My first stop is always Wikipedia. The rest of the internet is a minefield.
Read. Write. Execute. RWX. I'm going to piss some people off. Here goes: you are wasting your time if you watch videos. At all. A video moves at the pace it plays. It is linear. You can't jump around easily. Reading? You can jump wherever you need immediately. You can have multiple sources at once. If you use a book, yes a physical book, you learn where things are and jump right to them. Read
Write down a paraphrased version of what you read. Do not copy. Include references so you can return to source if needed. Note taking is a skill. Your notes should be organized in a way you can skim what you wrote as easily as the sources themselves.
Execute. You don't learn anything unless you do it. I've had too many students who watch Khan Academy, and think they understand it when they haven't done it. They don't score well on exams. Not my fault. I told them they have to do it to understand it.
RWX. I await the flame war I just started with the video people.
Reading papers and contacting people in that field. I've found that university professors can especially direct you to materials in their field, and even like to chat about it sometimes. Half of my book collection was found this way.
You have to set a goal of what you want to understand and why you want to understand it, then read accordingly. If your goal is to know the usual number of eggs laid by a bird because you are trying to identify one from its nest in your yard, sure just read some Wikipedia and maybe read its sources. If you need to understand a broad topic in the social sciences in order to do your job or organize politically, well sucks yo be you, you need to spend months to years getting a handle on the various schools of thought and approaching them humbly and critically, reading many books.
Youtube u gotta get the widest set of opinions possible.

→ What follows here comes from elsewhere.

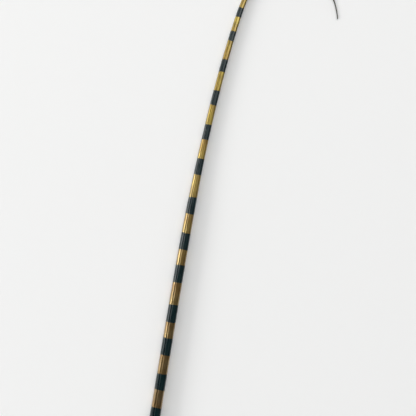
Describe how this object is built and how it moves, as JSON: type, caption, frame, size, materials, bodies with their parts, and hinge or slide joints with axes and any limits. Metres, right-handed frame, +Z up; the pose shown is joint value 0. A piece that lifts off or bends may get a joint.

Unfortunatly peertube just lacks content.
I repeat what I said to the other commenter: how do you find actual good and trustable channels on a specific topic?
Trying to learn from 'youtubers' seems like asking for trouble.
Lectures posted on youtube etc. are different I suppose.
Well u need to know enough about sonthing before you cant tell if your being bullshit or not. Generally i just try get every single perspective i can and make my own decision. I assume everyone has a slant but by watching everyone u can cancel that out.